[Start of DATA SECTION]

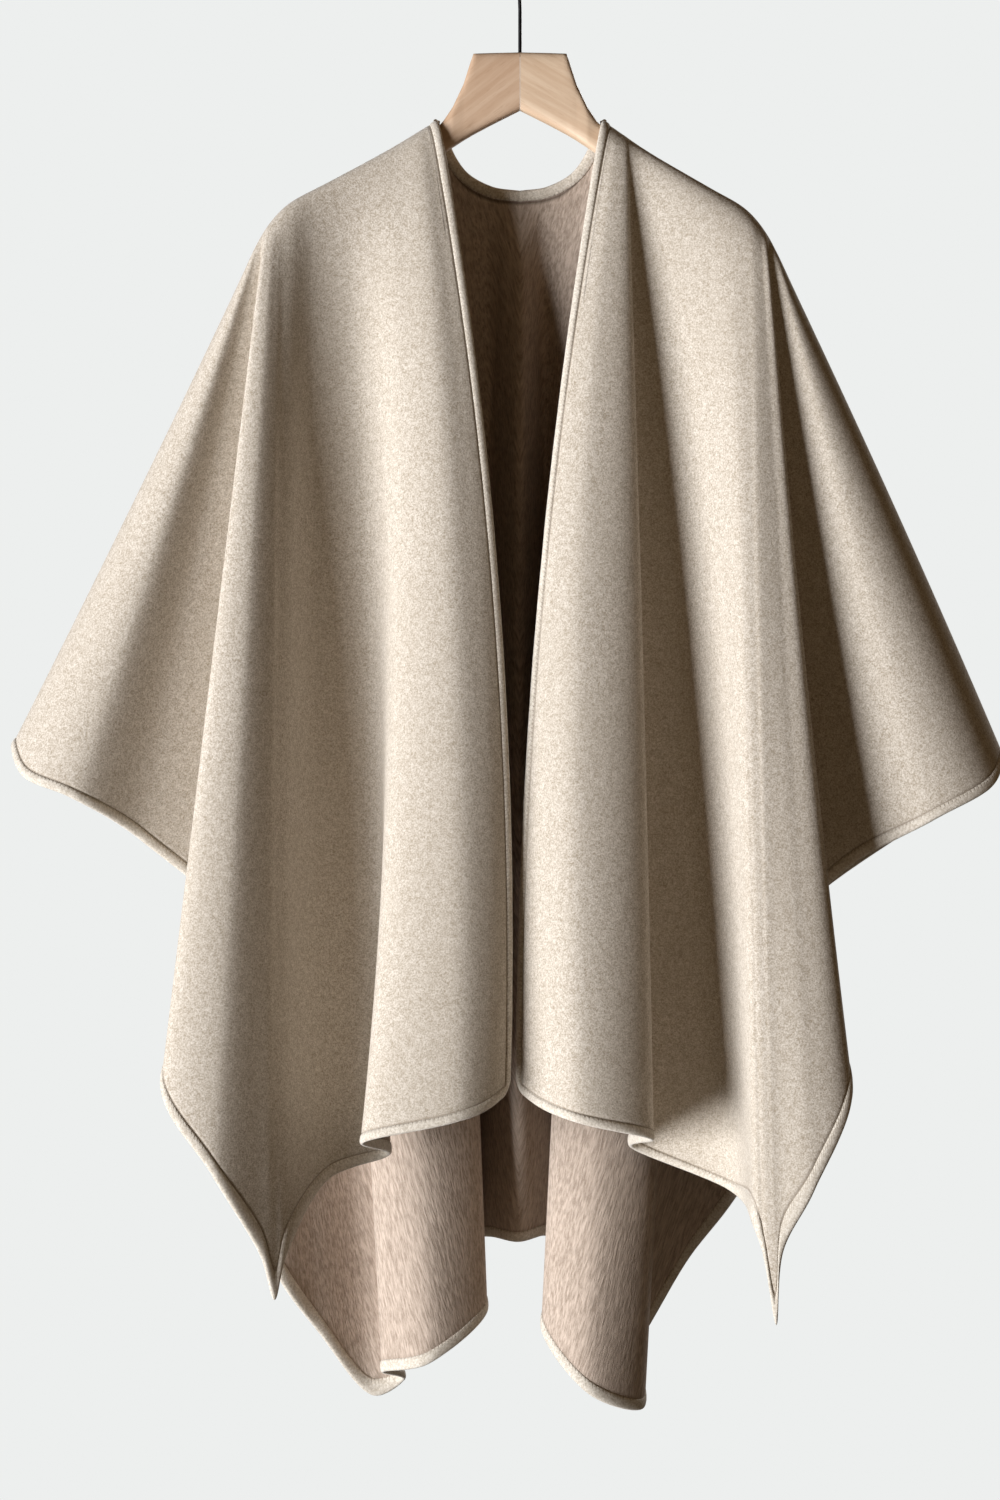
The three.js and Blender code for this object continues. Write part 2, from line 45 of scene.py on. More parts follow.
# camera, light and floor
view = {"place": (-0.0168, -2.8, -0.69132), "lens": 120, "sensor": 36}
light = {
    "backdrop": (0.847, 0.862, 0.855),
    "ambient": (0.060, 0.038, 0.018),
    "key": {"at": (-6.6, -4.25, -2.4), "size": 4.6, "watts": 1290, "colour": (0.98, 0.995, 1.03)},
    "front": {"at": (0.6, -3.6, -0.4), "size": 1.6, "watts": 4.5, "colour": (1.0, 0.74, 0.45)},
    "rear": {"at": (1.6, 3.2, 0.6), "size": 2.4, "watts": 95, "colour": (1.0, 0.985, 0.965)},
    "aim": (0, 0, -0.72),
}
floorDisc = {
    "radius": 1.6, "sides": 96, "z": -1.95, "pale": (0.66, 0.67, 0.66), "dull": (0.30, 0.302, 0.30),
    "cloud": (0.33, 0.332, 0.33), "rough": 0.9,
}


def softLight(name, spec):
    lamp = bpy.data.lights.new(name, "AREA")
    lamp.shape = "SQUARE"
    lamp.size = spec["size"]
    lamp.energy = spec["watts"]
    lamp.color = spec["colour"]
    holder = bpy.data.objects.new(name, lamp)
    holder.location = spec["at"]
    ray = Vector(light["aim"]) - Vector(spec["at"])
    holder.rotation_euler = ray.to_track_quat("-Z", "Y").to_euler()
    holder.visible_camera = False
    bpy.context.scene.collection.objects.link(holder)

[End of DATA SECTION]

## [WORK INSTRUCTIONS]
Print the whole listing exactly as it is.

## [THE REPLY]
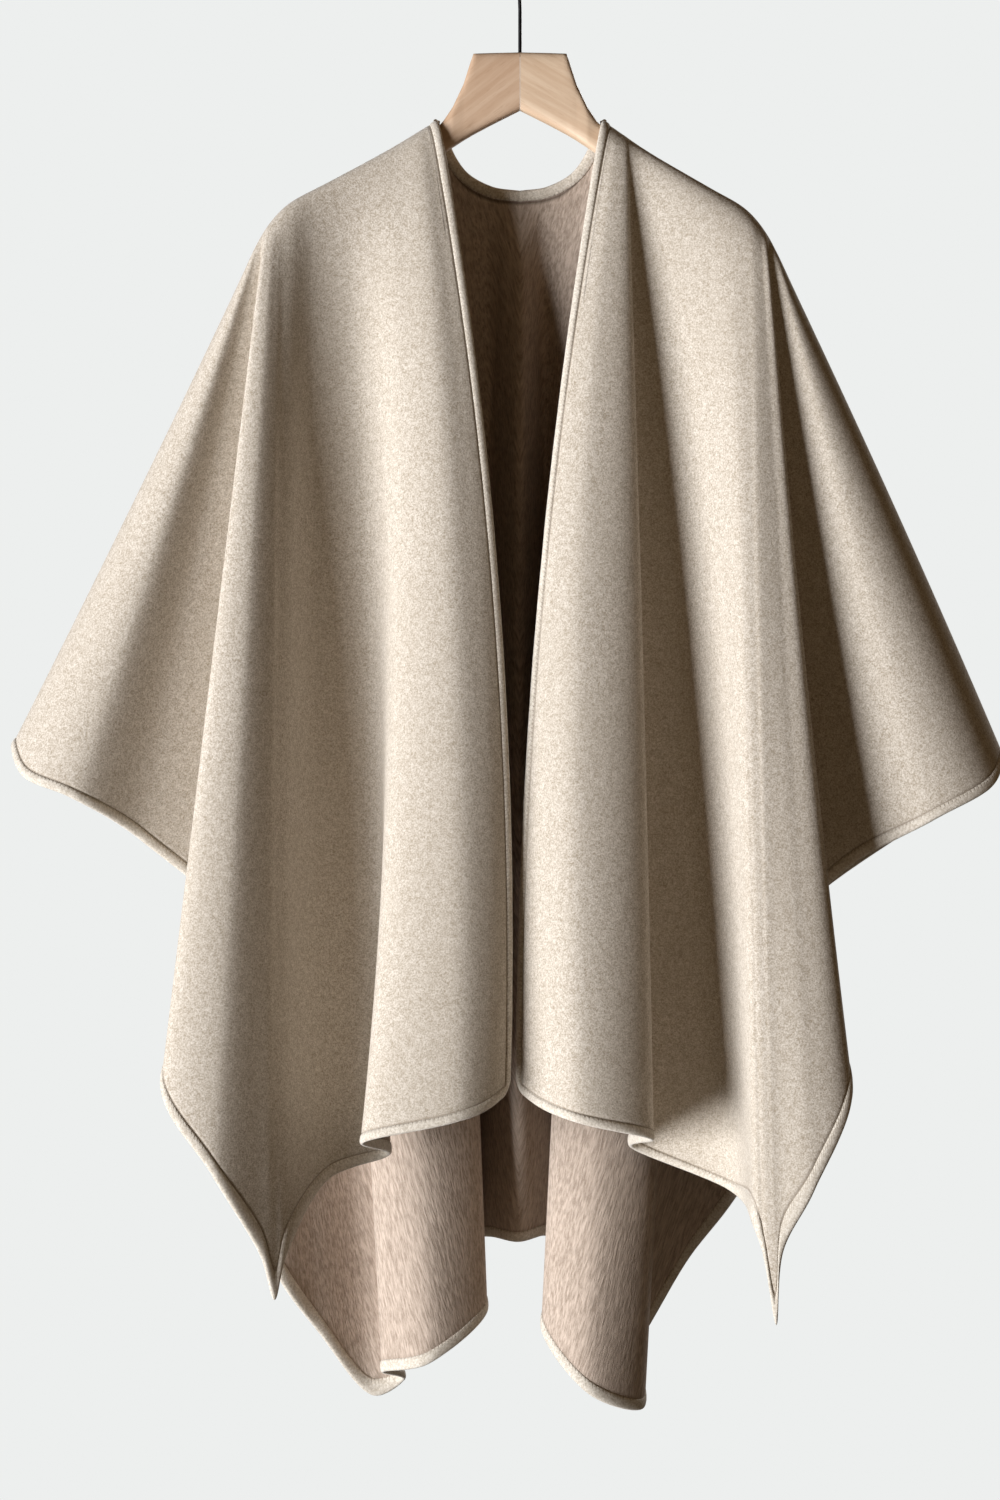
The three.js and Blender code for this object continues. Write part 2, from line 45 of scene.py on. More parts follow.
# camera, light and floor
view = {"place": (-0.0168, -2.8, -0.69132), "lens": 120, "sensor": 36}
light = {
    "backdrop": (0.847, 0.862, 0.855),
    "ambient": (0.060, 0.038, 0.018),
    "key": {"at": (-6.6, -4.25, -2.4), "size": 4.6, "watts": 1290, "colour": (0.98, 0.995, 1.03)},
    "front": {"at": (0.6, -3.6, -0.4), "size": 1.6, "watts": 4.5, "colour": (1.0, 0.74, 0.45)},
    "rear": {"at": (1.6, 3.2, 0.6), "size": 2.4, "watts": 95, "colour": (1.0, 0.985, 0.965)},
    "aim": (0, 0, -0.72),
}
floorDisc = {
    "radius": 1.6, "sides": 96, "z": -1.95, "pale": (0.66, 0.67, 0.66), "dull": (0.30, 0.302, 0.30),
    "cloud": (0.33, 0.332, 0.33), "rough": 0.9,
}


def softLight(name, spec):
    lamp = bpy.data.lights.new(name, "AREA")
    lamp.shape = "SQUARE"
    lamp.size = spec["size"]
    lamp.energy = spec["watts"]
    lamp.color = spec["colour"]
    holder = bpy.data.objects.new(name, lamp)
    holder.location = spec["at"]
    ray = Vector(light["aim"]) - Vector(spec["at"])
    holder.rotation_euler = ray.to_track_quat("-Z", "Y").to_euler()
    holder.visible_camera = False
    bpy.context.scene.collection.objects.link(holder)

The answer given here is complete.